After my faster bike, my run felt awful. Ha. I was cramping and just trying to keep moving forward. This run was not as fun. It was also hot. But where CDA lacks a little on the bike course, it makes up in the amazing support on the run course. Thousands of spectators lined the course through the winding, rolling hills and with the two loop out and back you get to see all your people a number of times out there. It turns out I ran 1 minute slower than in Victoria, but managed a 5:07 and a new (full length) 70.3 PB.
OK, Ironman. We need to talk. How does it make any sense that even the winner of her/his age group needs to hang around for roll down to start and then fill out a handwritten form that is then manually entered by a staff member onsite? The must be a better way to handle world championship registration. In fact, my name was misspelt by the staff member and it took a few months before I discovered I wasn’t entirely registered. Do you need a hand figuring this out? I’m here for you. I’ll start writing a proposal. Or an app. Or something.
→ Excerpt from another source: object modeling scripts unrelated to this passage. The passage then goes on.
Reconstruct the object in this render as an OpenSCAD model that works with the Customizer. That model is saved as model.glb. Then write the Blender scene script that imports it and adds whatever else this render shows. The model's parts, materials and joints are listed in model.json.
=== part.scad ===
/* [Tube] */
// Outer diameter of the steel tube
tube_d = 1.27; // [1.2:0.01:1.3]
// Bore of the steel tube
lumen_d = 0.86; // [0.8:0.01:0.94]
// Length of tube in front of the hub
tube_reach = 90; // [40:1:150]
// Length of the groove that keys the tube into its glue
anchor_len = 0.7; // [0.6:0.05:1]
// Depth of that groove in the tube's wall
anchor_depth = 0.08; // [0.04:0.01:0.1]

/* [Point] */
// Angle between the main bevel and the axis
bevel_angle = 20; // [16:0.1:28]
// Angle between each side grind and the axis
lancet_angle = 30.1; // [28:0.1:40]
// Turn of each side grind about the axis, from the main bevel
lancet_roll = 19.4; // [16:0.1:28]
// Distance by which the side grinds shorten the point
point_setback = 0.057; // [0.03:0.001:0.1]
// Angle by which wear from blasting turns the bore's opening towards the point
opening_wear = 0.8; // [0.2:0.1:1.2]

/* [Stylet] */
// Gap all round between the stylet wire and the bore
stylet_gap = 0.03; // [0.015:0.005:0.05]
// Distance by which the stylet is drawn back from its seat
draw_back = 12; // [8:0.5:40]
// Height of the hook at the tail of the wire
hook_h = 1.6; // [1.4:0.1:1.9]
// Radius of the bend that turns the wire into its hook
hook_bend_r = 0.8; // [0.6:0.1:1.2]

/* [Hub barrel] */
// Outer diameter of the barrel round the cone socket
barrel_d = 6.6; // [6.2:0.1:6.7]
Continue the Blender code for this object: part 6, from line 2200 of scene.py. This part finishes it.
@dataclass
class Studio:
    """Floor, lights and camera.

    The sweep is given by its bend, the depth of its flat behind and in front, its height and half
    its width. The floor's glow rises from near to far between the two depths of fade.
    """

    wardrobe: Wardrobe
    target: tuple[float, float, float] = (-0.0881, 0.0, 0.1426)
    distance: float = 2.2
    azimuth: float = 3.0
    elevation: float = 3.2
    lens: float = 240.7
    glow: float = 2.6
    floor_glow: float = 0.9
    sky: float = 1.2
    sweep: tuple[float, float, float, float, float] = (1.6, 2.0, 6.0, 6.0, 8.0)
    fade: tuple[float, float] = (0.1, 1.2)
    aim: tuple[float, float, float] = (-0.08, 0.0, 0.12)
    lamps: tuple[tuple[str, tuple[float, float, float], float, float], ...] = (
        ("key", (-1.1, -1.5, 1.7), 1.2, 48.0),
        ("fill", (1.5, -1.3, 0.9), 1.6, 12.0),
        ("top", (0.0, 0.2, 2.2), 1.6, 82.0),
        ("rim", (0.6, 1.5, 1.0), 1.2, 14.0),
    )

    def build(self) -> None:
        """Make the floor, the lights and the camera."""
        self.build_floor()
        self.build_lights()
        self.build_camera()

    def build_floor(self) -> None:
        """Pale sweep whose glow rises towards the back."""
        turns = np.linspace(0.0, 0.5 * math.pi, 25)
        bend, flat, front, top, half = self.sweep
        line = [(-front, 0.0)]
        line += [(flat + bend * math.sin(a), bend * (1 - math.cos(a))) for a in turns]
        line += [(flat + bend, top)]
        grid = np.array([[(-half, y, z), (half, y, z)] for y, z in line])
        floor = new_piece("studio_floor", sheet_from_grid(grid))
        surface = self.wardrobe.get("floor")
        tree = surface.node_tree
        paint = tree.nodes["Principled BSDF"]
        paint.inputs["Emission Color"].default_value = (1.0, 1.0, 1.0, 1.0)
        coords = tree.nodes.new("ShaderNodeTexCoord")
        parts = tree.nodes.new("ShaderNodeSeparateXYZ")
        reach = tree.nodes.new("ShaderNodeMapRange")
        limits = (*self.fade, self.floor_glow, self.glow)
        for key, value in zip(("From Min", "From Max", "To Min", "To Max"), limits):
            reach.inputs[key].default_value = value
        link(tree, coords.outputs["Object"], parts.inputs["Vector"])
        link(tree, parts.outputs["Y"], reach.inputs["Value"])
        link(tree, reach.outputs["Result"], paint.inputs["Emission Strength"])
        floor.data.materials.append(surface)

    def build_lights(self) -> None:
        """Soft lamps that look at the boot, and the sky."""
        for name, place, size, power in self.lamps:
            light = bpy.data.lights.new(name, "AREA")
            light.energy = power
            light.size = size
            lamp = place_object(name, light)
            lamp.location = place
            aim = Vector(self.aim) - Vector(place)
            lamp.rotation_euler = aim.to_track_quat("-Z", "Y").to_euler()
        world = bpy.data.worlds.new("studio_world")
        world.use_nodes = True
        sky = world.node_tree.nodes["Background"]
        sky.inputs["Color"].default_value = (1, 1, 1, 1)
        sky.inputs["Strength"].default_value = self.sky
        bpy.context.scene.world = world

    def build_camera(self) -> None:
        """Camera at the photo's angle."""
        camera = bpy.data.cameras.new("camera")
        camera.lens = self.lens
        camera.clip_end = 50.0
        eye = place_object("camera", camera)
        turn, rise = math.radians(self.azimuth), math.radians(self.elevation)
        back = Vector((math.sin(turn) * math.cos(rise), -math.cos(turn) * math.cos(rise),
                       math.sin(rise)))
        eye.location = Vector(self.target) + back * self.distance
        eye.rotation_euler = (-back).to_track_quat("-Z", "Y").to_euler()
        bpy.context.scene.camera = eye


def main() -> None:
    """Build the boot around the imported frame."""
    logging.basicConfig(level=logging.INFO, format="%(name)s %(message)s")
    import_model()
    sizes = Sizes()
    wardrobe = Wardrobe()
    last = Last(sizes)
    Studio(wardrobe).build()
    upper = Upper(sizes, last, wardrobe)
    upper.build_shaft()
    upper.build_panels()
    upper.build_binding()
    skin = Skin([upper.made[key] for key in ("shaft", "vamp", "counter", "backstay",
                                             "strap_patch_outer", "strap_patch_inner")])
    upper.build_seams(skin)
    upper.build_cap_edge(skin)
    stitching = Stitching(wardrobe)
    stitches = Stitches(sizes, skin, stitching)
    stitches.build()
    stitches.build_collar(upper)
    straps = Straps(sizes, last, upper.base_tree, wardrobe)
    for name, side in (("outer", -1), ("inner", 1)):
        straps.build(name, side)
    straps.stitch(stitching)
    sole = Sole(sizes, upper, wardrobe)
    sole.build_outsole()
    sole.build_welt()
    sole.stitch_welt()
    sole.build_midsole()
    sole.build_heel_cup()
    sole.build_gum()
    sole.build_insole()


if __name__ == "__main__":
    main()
To the beer! It took a little time for my stomach to be ready for beer. With the heat, I was feeling a wee bit off after the race. Eventually, I did manage some beer and some food. We retreated to our roof top deck once more and did that annoying thing all triathletes do of telling race horror stories.
So there you go. Two races in three weeks. Would I suggest this to another non-pro long distance athlete? Probably not, but I seemed to hold up ok. Overall, choosing between these two races would be really tough. Both places offer a great race experience, but in different ways. If you are looking to travel somewhere out there to race, however, come to Victoria so we can hang out.